Южный Крест напоминает мне о сне. В комнате, несмотря на удобную постель, на мокрые полотенца, чтобы освежать лицо, руки и торс, я плаваю в собственном поту. Тогда беру простыню, подушку и выхожу во внутренний дворик, где и укладываюсь прямо на земле. Наконец-то споено…
Паулу-Афонсу держит на своих электрических плечах все будущее развитие северо-востока — как сельскохозяйственное, так и промышленное. Ирригация, как и станки заводов, пожирает массу электричества. Поэтому Селсе Фуртадо и следит со столь пристальным вниманием своих острых глаз за установкой нового генератора и линий высокого напряжения, которые от Паулу-Афонсу устремляются во всех направлениях, чтобы насытить киловаттами территорию «Судены».
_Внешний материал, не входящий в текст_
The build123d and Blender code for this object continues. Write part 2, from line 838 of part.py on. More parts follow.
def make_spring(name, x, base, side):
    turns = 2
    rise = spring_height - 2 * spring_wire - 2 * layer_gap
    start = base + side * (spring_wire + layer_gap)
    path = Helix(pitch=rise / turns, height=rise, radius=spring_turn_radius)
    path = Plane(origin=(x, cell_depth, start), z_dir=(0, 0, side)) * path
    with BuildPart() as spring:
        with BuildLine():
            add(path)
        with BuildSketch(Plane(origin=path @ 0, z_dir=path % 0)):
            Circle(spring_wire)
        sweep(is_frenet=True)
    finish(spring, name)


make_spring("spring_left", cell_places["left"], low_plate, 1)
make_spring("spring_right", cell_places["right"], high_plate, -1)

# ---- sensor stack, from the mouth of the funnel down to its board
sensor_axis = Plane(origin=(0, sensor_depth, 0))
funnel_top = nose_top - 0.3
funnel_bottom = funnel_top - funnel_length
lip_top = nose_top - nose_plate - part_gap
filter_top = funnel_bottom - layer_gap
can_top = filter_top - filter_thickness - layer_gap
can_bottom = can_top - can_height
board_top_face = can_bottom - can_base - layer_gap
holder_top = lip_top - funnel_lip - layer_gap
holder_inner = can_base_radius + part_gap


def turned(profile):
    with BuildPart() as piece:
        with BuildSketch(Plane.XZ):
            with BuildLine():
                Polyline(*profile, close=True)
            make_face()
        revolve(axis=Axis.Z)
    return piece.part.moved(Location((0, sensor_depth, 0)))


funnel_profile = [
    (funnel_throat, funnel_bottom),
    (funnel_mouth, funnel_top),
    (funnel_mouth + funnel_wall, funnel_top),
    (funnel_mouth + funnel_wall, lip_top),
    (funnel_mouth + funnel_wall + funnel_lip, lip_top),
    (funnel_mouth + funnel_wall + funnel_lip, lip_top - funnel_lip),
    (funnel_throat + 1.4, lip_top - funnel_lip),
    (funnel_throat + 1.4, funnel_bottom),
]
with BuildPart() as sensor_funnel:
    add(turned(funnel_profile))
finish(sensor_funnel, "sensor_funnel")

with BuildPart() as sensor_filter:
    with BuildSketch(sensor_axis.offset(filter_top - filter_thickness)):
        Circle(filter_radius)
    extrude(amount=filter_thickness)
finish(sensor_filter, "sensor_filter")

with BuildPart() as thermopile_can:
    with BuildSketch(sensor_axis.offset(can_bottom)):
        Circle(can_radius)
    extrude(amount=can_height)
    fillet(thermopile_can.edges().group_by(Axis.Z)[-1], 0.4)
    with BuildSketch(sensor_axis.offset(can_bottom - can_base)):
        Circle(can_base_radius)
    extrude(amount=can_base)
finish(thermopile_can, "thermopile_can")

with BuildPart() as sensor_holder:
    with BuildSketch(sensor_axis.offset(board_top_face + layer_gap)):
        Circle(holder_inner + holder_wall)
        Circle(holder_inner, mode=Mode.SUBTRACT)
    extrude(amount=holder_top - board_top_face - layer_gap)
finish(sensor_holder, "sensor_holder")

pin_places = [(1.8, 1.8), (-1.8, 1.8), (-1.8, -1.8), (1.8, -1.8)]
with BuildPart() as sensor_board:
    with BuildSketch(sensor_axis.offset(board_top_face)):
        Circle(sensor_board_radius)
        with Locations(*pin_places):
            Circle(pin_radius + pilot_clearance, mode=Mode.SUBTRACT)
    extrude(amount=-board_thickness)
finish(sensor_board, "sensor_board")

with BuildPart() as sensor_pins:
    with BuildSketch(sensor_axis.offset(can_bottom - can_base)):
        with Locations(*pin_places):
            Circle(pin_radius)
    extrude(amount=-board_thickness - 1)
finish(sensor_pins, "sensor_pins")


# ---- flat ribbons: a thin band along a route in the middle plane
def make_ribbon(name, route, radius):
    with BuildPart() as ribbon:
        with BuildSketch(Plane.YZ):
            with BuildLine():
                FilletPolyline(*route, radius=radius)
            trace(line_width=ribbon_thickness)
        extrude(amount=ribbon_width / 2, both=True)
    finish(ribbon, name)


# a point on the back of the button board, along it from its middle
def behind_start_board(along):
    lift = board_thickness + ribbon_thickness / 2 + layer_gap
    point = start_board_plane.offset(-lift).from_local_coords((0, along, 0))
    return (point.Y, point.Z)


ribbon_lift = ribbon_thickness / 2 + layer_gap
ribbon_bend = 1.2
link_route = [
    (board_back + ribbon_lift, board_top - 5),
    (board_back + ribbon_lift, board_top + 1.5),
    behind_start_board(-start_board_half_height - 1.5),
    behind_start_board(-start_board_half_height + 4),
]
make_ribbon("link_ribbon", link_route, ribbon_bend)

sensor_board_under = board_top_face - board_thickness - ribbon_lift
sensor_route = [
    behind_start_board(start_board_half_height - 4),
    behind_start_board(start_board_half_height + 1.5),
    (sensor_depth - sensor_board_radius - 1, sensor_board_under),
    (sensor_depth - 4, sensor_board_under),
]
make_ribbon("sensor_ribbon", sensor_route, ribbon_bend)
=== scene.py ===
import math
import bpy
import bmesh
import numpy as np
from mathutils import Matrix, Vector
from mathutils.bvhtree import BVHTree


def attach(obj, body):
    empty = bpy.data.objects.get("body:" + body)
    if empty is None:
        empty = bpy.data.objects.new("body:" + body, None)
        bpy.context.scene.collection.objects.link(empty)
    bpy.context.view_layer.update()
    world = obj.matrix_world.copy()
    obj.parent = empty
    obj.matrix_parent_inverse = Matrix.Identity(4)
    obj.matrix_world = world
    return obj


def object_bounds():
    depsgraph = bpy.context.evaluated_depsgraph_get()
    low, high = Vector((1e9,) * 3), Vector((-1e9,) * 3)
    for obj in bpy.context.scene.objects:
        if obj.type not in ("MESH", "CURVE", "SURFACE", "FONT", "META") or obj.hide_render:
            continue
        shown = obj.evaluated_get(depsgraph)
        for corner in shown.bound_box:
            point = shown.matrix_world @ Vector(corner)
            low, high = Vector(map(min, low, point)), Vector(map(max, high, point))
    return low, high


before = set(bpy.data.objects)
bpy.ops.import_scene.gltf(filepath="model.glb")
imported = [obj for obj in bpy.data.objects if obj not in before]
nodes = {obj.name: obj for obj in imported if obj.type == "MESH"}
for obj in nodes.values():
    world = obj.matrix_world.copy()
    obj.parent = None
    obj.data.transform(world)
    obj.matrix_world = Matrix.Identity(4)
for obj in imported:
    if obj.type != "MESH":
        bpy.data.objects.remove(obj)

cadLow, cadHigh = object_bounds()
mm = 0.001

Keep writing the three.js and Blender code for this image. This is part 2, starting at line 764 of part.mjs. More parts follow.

Быстрыми шагами проходим Действующий машинный зал, чтобы спуститься в подземную часть станции. 30 метрами ниже уже появляется вода, и рабочие в блестящих сапогах перемещаются молча, с медлительностью немого фильма. Спускаемся на лифте еще ниже. Минуем двойную дверь и оказываемся внутри турбинной камеры. Могучий вал турбины без конца вращается в своем отсеке. Еще камера для такого же гиганта. Через несколько месяцев могучая вода хлынет в темноте на лопасти — и где-то в другом месте, за тысячу километров, вспыхнет свет! Я чувствую это так сильно, будто сам бетон дышит пульсирующей жизнью. Линии мощных проводов донесут спасительный ток до самых отдаленных уголков полигона жажды.
Сопровождающий меня инженер руководит работами по установке в этом пустынном, выжженном солнцем краю мачт высоковольтной линии электропередачи.
На трассе люди вынуждены работать с шести часов утра до пяти часов вечера с часовым перерывом в полдень, чтобы приглушить голод и отдохнуть от жары.
Параллельно линии приходится делать дороги двойной ширины. Рабочие дробят камень, долбят непослушную землю, чтобы провезти громоздкие двуглавые мачты. Потом мачты поднимают, и на фоне однообразного голубого неба пустыни они выглядят как-то особенно угловато и резко…
На утоление жажды «Судена», ведущая работы, предусматривает 20 литров питьевой воды на каждых двух рабочих в день.
От Паулу-Афонсу до Ресифи и Баии, до текстильных фабрик и нефтеперегонных заводов «Петробраза» более чем на 2 тысячи километров протянутся линии, обеспечивающие непрерывную подачу жизненной энергии…
Самолет отрывается от земли, оставляя позади себя облако пыли. Тот же невеселый, заскорузлый пейзаж, будто поле битвы, обезжизненное атомным взрывом…
Я использую небесное уединение и тот факт, что сижу локоть в локоть с министром, и атакую его вопросами:
— Мне не совсем ясны цель и намерения «Союза ради прогресса». Помогает ли вам эта американская организация?